6. I shall first dispose of the contention that the principles of natural justice have not been adhered to in the instant case. The Government is exercising power as a superior statutory functionary under the provisions of the Act in the matter of selecting proper personnel to vacancies which have arisen in the establishment. If such subjects which are within their jurisdiction come up for consideration by them either for confirmation or for scrutiny, that would not be a proceeding which is equatable to a Us, which position alone would compel the scrutinising authority to hear adequately the persons interested in the subject-matter and ultimately decide. As principles of natural justice are not understood in the abstract and are equally not inflexible but has to be applied according to the facts and circumstances of each case, I am not satisfied that there has not been a fair disposal of the subject-matter in question on the only ground that Purna Ramesh was not heard in person or that representations were not called for by the Government when they acted Under Section 87 (3) of the Act. The Government, as would be seen hereafter, felt that there was an omission on the part of the Council to appoint a Class II Officer within the time prescribed Under Section 87 CO of the Act. The post not having been filled up in accordance with Section 87 (1) of the Act and as there was a default in such an appointment in that manner, the State Government invoked their residuary powers under Sub-section (3) of Section 87 and appointed the 3rd respondent Who was the seniormost among the candidates proposed to the post. I have already referred to the fact that the Commissioner, Corporation of Madras, in his note dated 31st December, 1971 to the Government, categorically stated that the four individuals recommended by the Commissioner were all fully qualified in accordance with the rules then in vogue.

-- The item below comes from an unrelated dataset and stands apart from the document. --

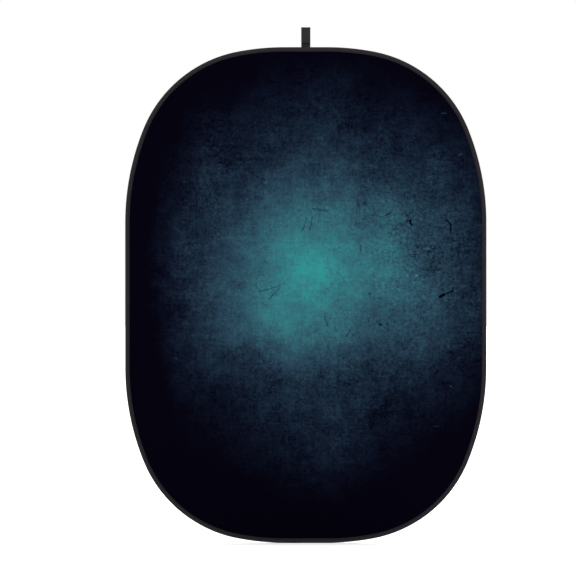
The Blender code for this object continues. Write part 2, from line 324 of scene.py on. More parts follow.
class Shader:
    """A Principled material under construction, with arithmetic on its sockets."""

    def __init__(self, name):
        self.material = bpy.data.materials.new(name)
        self.material.use_nodes = True
        self.tree = self.material.node_tree
        self.shader = self.tree.nodes["Principled BSDF"]

    def feed(self, socket, value):
        if isinstance(value, bpy.types.NodeSocket):
            self.tree.links.new(value, socket)
        else:
            socket.default_value = value

    def node(self, kind, **settings):
        made = self.tree.nodes.new(kind)
        for key, value in settings.items():
            setattr(made, key, value)
        return made

    def math(self, operation, *values, clamp=False):
        made = self.node("ShaderNodeMath", operation=operation, use_clamp=clamp)
        for socket, value in zip(made.inputs, values):
            self.feed(socket, value)
        return made.outputs[0]

    def add(self, *values):
        total = values[0]
        for value in values[1:]:
            total = self.math("ADD", total, value)
        return total

    def times(self, *values):
        total = values[0]
        for value in values[1:]:
            total = self.math("MULTIPLY", total, value)
        return total

    def uv(self):
        made = self.node("ShaderNodeUVMap", uv_map="rest")
        split = self.node("ShaderNodeSeparateXYZ")
        self.tree.links.new(made.outputs[0], split.inputs[0])
        return split.outputs[0], split.outputs[1]

    def vector(self, x, y, z=0.0):
        made = self.node("ShaderNodeCombineXYZ")
        for socket, value in zip(made.inputs, (x, y, z)):
            self.feed(socket, value)
        return made.outputs[0]

    def noise(self, x, y, scale, detail=2.0, roughness=0.5, offset=0.0):
        """Noise about zero, with its coarsest features about 1/scale metres across."""
        made = self.node("ShaderNodeTexNoise", noise_dimensions="3D")
        self.feed(made.inputs["Vector"], self.vector(x, y, offset))
        made.inputs["Scale"].default_value = scale
        made.inputs["Detail"].default_value = detail
        made.inputs["Roughness"].default_value = roughness
        return self.math("SUBTRACT", made.outputs[0], 0.5)

    def smooth(self, value, low, high):
        made = self.node("ShaderNodeMapRange", interpolation_type="SMOOTHSTEP")
        self.feed(made.inputs["Value"], value)
        made.inputs["From Min"].default_value = low
        made.inputs["From Max"].default_value = high
        return made.outputs[0]

    def ramp(self, value, stops):
        made = self.node("ShaderNodeValToRGB")
        ramp = made.color_ramp
        while len(ramp.elements) < len(stops):
            ramp.elements.new(0.5)
        for element, (position, colour) in zip(ramp.elements, stops):
            element.position = position
            element.color = (*to_linear(colour), 1.0)
        self.feed(made.inputs[0], value)
        return made.outputs[0]

    def object_place(self):
        """Coordinates for a piece that has no UV map."""
        made = self.node("ShaderNodeTexCoord")
        split = self.node("ShaderNodeSeparateXYZ")
        self.tree.links.new(made.outputs["Object"], split.inputs[0])
        return split.outputs

    def bent(self, x, y, scale, detail, amount, offsets):
        """The same coordinates pushed about smoothly, so that what is drawn on them wanders."""
        return [self.add(at, self.times(self.noise(x, y, scale, detail, 0.6, offset), amount))
                for at, offset in zip((x, y), offsets)]

    def streaks(self, x, y, long, fine):
        """Long thin noise both ways, about zero, as from uneven threads."""
        level = self.noise(self.times(x, long), self.times(y, fine), 1.0, 2, 0.6, 2.2)
        upright = self.noise(self.times(x, fine), self.times(y, long), 1.0, 2, 0.6, 4.4)
        return self.add(level, upright)

    def paint(self, colour, shade):
        """Base colour: a linear colour, or a socket, times a shade."""
        made = self.node("ShaderNodeVectorMath", operation="SCALE")
        self.feed(made.inputs[0], colour)
        self.feed(made.inputs["Scale"], shade)
        self.tree.links.new(made.outputs[0], self.shader.inputs["Base Color"])

    def bump(self, height, distance, strength=1.0):
        made = self.node("ShaderNodeBump")
        made.inputs["Strength"].default_value = strength
        made.inputs["Distance"].default_value = distance
        self.feed(made.inputs["Height"], height)
        self.tree.links.new(made.outputs[0], self.shader.inputs["Normal"])

    def finish(self, roughness, specular, metallic=0.0):
        self.feed(self.shader.inputs["Roughness"], roughness)
        self.shader.inputs["Specular IOR Level"].default_value = specular
        self.shader.inputs["Metallic"].default_value = metallic
        return self.material


def to_linear(colour):
    """Linear colour of three display channels from 0 to 255."""
    shares = [channel / 255 for channel in colour]
    return [c / 12.92 if c <= 0.04045 else ((c + 0.055) / 1.055) ** 2.4 for c in shares]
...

7. Under Section 85 of the Act, every appointment in any office included in Class I-B or Class II shall be made by the Council and shall be subject to confirmation by the State Government. Section 87 Which is the sheet anchor of the contentions of both the parties can be extracted:
87. (1) If a vacancy occurs in any office included in Class I-B or Class IT, or any new office in Class I-B or Class II is created, the council shall within three months appoint any qualified and suitable person to hold such office.
(2) If the State Government refused to confirm the appointment so made, the council shall appoint some other qualified and suitable person within forty-five days from the receipt of the order refusing confirmation.
(3) In default of any appointment being made in accordance with Sub-section (1) or Sub-section (2), as the case may be, the State Government may appoint a person who in their opinion, is qualified and suitable to hold the office and such person shall be deemed to have been appointed by the council.
(4) Pending an appointment under sub-Section (1) or Sub-section (2), the Council may appoint a person to hold the office temporarily and assign to him such salary as it may think fit:Provided always that the salary so assigned shall not exceed the maximum fixed by the State Government by rules in respect of the office.
In the light of these statutory provisions,, the contentions of parties have to be considered.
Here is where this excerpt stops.